The superstar of contemporary athletics, Isinbayeva has to win every event and set record after record to live up to her reputation.

She trains in Italy and Monaco and lives a nomadic life dashing between them with short trips home to Volgograd.

I asked her once what were her impressions of the Prince's Palace. It turned out she had no idea there was a palace in Monaco - she had no time for a 20-minute uphill walk, let alone sightseeing.

She had never been to the beach, which attracts holidaymakers from the whole world, and never had a dip in the sea - not just this season, but really never. She rushes to her tiny flat for a nap after training, and back to training.

The attractive 26-year-old takes her asceticism for granted.

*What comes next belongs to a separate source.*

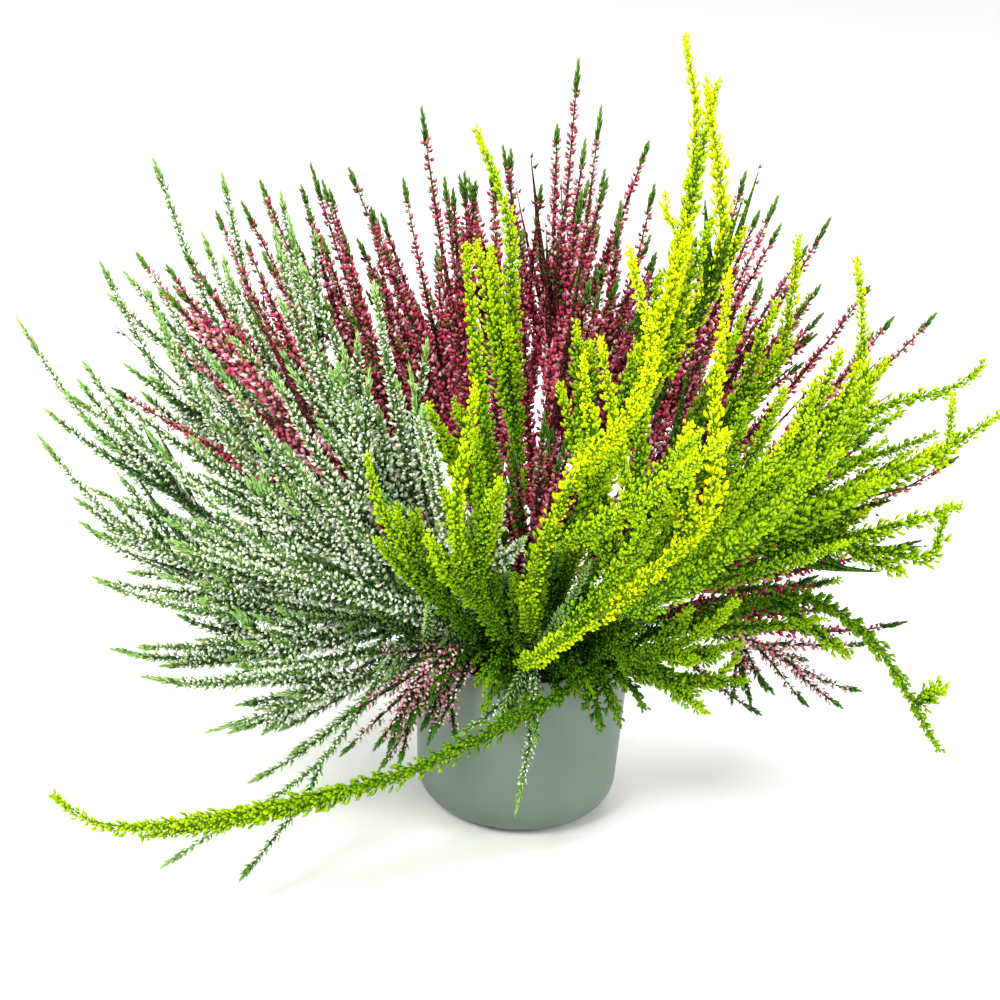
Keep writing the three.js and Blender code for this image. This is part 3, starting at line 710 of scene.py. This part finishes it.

Athletic success is short-lived, she says. But nshe does yearn for the good times she will have after leaving international sport.

In this interview, Lena spoke out for the first time. She had made it a point to conceal her plans before.

"I must stay in shape for the London Olympics," she said.

So there's another four years of sweating it out?

"I want to set another world record in London. I looked forward to Beijing and London records back in Athens. I thought I would quit sport after London.

"But then - Moscow will host world championships in 2013. Why not take part? I really enjoy it when the Russian anthem is played in my honour."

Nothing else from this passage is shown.